Participants also used the tools to consider how a specific input configuration affects the limits of AI output. For example, one participant used the Voice Lanes to generate multiple alternatives for a single-voice harmony. This enabled them to consider the limits imposed by specific voice components: "Maybe the dissonance [in the single-voice] is happening because of how I had the soprano and bass... which are limiting it... so it's hard to find something that works" (P15). The Multiple Alternatives capability further enabled this participant to systematically infer that the specific configuration of existing voice components was unlikely to produce better results through the observation of multiple poor results generated for the single-voice.
Participants brought with them prior mental models that impacted how they interacted with the generative model. First, many participants already had a set of primitives for expressing high-level musical goals. For example, higher pitches were used to communicate a light mood, long notes to convey calmness or drawn-out emotions, and a shape of ascending pitches to communicate triumph and escalation. When participants who could not find an explicit tool that mapped to their envisioned primitive, they repurposed the tools as "proxy controls" to enact their strategy. For example, a common pattern was to set the slider to "conventional" to generate music that was "not super fast... not a strong musical intensity" (P9), and to "surprising" for generating "shorter notes... to add more interest" (P15).
In some cases, even use of the AI-steering tools did not succeed in generating the desired quality. For example, the music produced using the "similar" setting was not always similar along the userenvisioned dimension. To overcome these challenges, participants developed a strategy of "leading by example" by populating the input context with the type of content they desired from the AI. For instance, one participant manually drew an ascending pattern in the first half of the alto voice, in the hopes that the AI would continue the ascending pattern in the second half.
Second, several participants believed that the AI model was superior to their skills as novice composers.

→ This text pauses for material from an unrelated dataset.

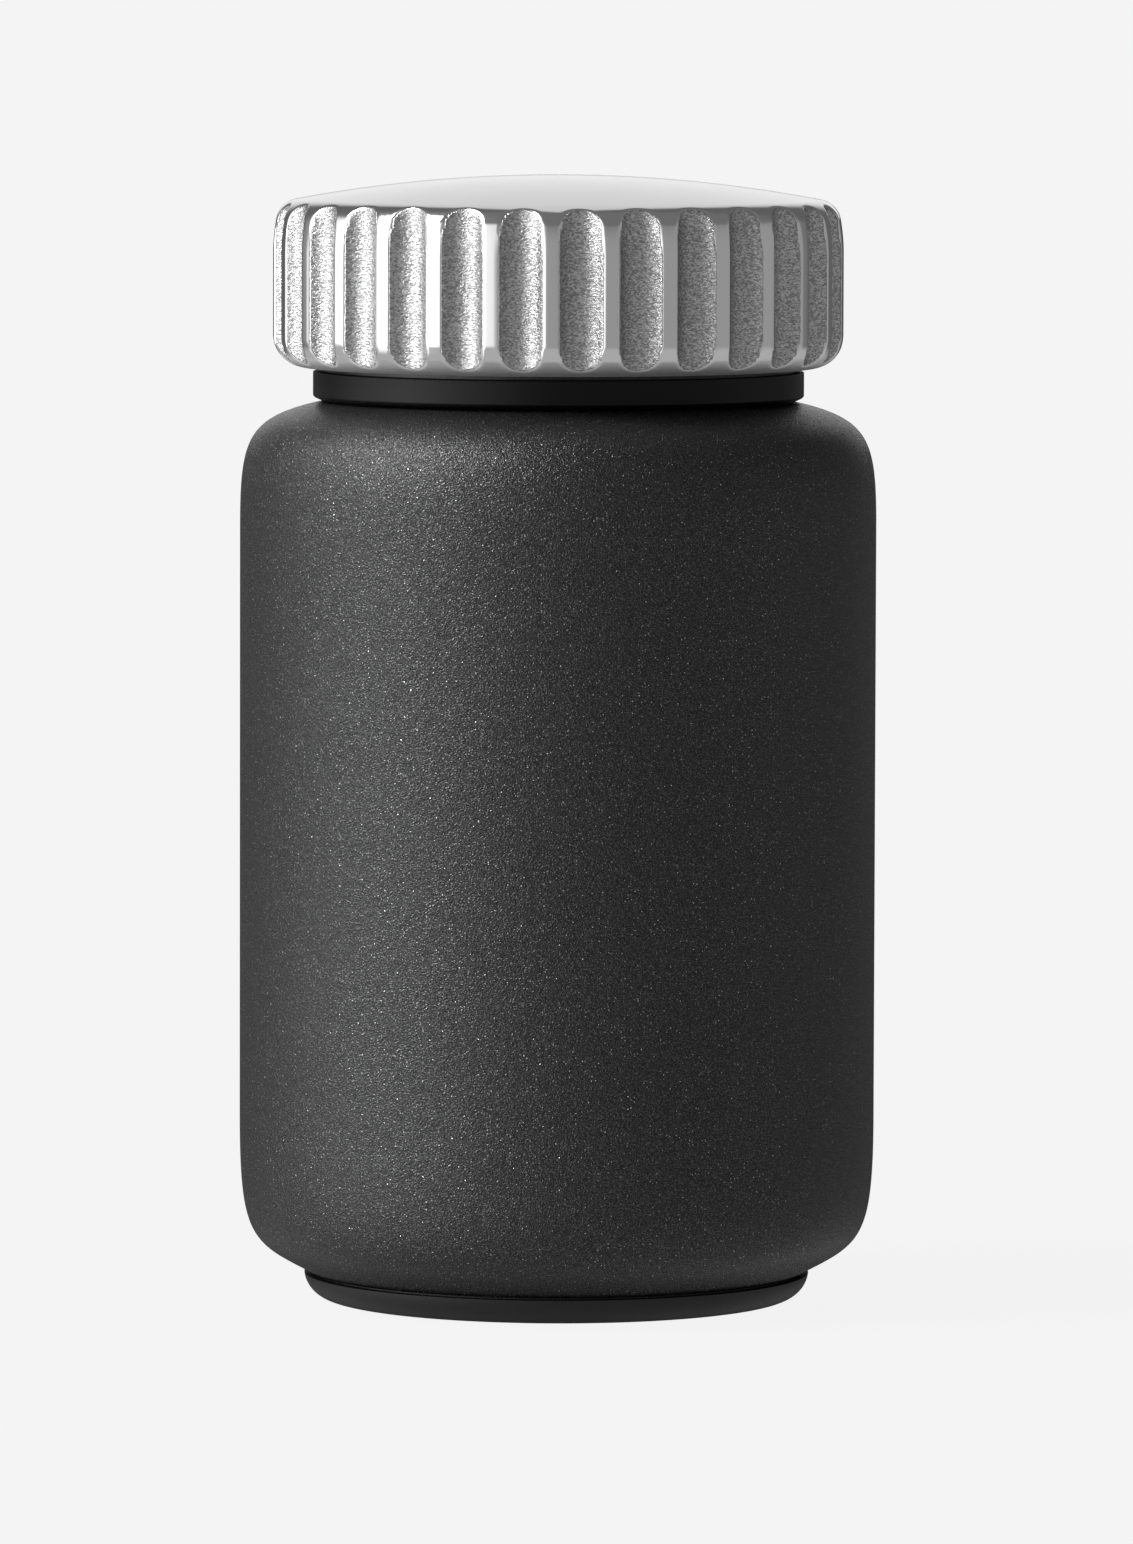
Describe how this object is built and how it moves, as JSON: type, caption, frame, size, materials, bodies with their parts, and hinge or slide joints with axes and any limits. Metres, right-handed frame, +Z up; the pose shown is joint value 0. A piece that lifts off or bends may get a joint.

As such, when specific errors arose during the composing process, they often blamed their own efforts for these mistakes and hesitated to play an active role in the process. While we found evidence that the tools helped improve feelings of self-efficacy (See Quantitative Findings), there were also times when participants doubted their own musical abilities. Novices experienced self-doubt when poor sounding music was generated based off of their user-composed notes as the input context. For example, one user said, "All the things it's generating sound sad, so it's probably me because of what I generated" (P11). In cases such as this, participants seemed unable to disambiguate between AI failures and their own composing flaws, and placed the blame on themselves.
In other scenarios, novices were hesitant to interfere with the AI music generation process. For instance, some assumed that the AI's global optimization would create better output than had they worked bit-by-bit: "Instead of doing [the voice lanes] one by one, I thought that the AI would know how to combine all these three [voices] in a way that would sound good" (P1). While editing content, others were worried that making local changes could interfere with the AI's global optimization and possibly "mess the whole thing up" (P3). In these cases, an incomplete mental model of how the system functions seemed to discourage experimentation and their sense of self-efficacy.
7.0.1 Partition AI Capabilities into Semantically-Meaningful Tools. Our results suggest that AI-steering tools played a key role in breaking the co-creation task down into understandable chunks and generating, auditioning, and editing these smaller pieces until users arrived at a satisfactory result. Unexpectedly, novices quickly became familiar with their own creations through composing bit-bybit, which later helped them debug problematic areas. Interacting through semantically meaningful tools also helped them learn more about music composition and effective strategies for achieving particular outcomes (e.g., the effect of a minor key in the composition). Ultimately, AI-steering tools affected participants' sense of artistic ownership and competence as amateur composers, through an improved ability to express creative intent. In sum, beyond reducing information overload, tools that partition AI capabilities into semantically-meaningful components may be fundamental to one's notion of being a creator, while opening the door for users to learn effective strategies for creating in that domain.
7.0.2 Onboard Users and Divulge AI Limitations. While participants were able to develop productive strategies using AI-steering tools, they were sometimes hesitant to make local edits for fear of adversely affecting the AI's global optimization. These reactions suggest that participants could benefit from a more accurate mental model of the AI. Previous research suggests benefits of educating users about the AI and its capabilities [1], or providing onboarding materials and exercises [2]. For example, an onboarding tutorial could demonstrate contexts in which the AI can easily generate content, and situations where it is unable to function well. For instance, the system could automatically detect if the AI is overly constrained and unable produce a wide variety content, and display a warning sign on the tool icon. Or, semantic sliders could divulge certain variables they are correlated with but not systematically mapped to, to set proper expectations when users leverage them as proxies. This could help users better debug the AI when it produces undesirable results. It could also prevent them from incorrectly attributing themselves and their lack of experience in composing as the source of the error, rather than the AI being overly constrained. 7.0.3 Bridge Novice Primitives with Desired Creative Goals. Though we created an initial set of dimensions for AI-steering, we were surprised that participants already had a set of go-to primitives to express high-level creative goals, such a long notes to convey calmness or ascending notes to express triumph and escalation. When the interactive dimensions did not explicitly map to these primitives, they re-purposed the existing tools as proxy controls to achieve the desired effect. Given this, one could imagine directly supporting these common go-to strategies. Given a wide range of possible semantic levers, and the technical challenges of exposing these dimensions in DNNs, model creators should at minimum prioritize exposing dimensions that are the most commonly relied upon. For music novices, we found that these included pitch, note density, shape, voice and temporal separation. Future systems could help boost the effectiveness of novice strategies by helping them bridge between their primitives to high-level creative goals, such as automatically "upgrading" a series of plodding bass line notes to create a foreboding melody.